The Hula-Hoopin' Queen

By Kirkus Reviews

A lively intergenerational picture book that will send readers out to the sidewalk for a hoopin’ good time. When Kameeka gets the hula-hoopin’ itch, her fingers snap, her feet tap, and her hips swing. She feels “the itch” coming on one afternoon, and she gets ready to step outside to compete against her hoopin’ archrival, Jamara. Mama, however, has other plans, as she prepares the house for Miz Adeline’s party, a grandmotherly neighbor who took care of both Kameeka and Mama as children. When Mama sends Kameeka on an emergency run to the grocery store for ingredients to replace the fallen double-fudge chocolate cake, Kameeka takes a detour that lasts much longer than it should. But hoop she must to save her reputation in the neighborhood.
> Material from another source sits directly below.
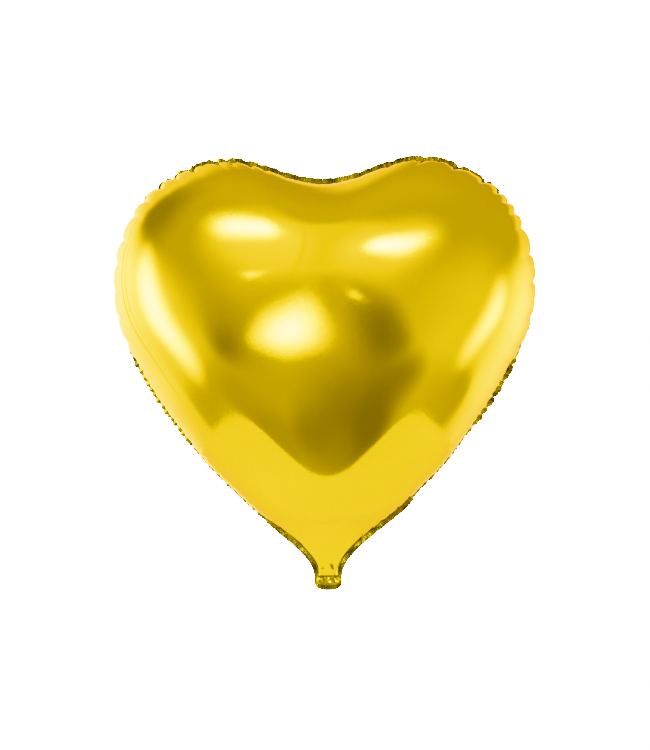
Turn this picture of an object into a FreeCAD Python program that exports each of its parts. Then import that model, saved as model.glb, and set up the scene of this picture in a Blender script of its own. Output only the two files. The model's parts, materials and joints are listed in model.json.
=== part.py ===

Godin’s lively language paired with Brantley-Newton’s colorful collage illustrations of children from many different backgrounds give readers a realistic view of this diverse and close-knit urban community. The pictures that hang on the walls of Kameeka’s house—of Ruby Bridges and a brown-skinned, cap-and-gown-wearing graduate—hint at the importance of both education and African-American history in this family. The elderly Miz Adeline validates Kameeka’s love of the hula hoop when she demonstrate through her own hoopin’ moves that some forms of play remain timeless. A fine incentive to motivate couch potatoes young and old to move.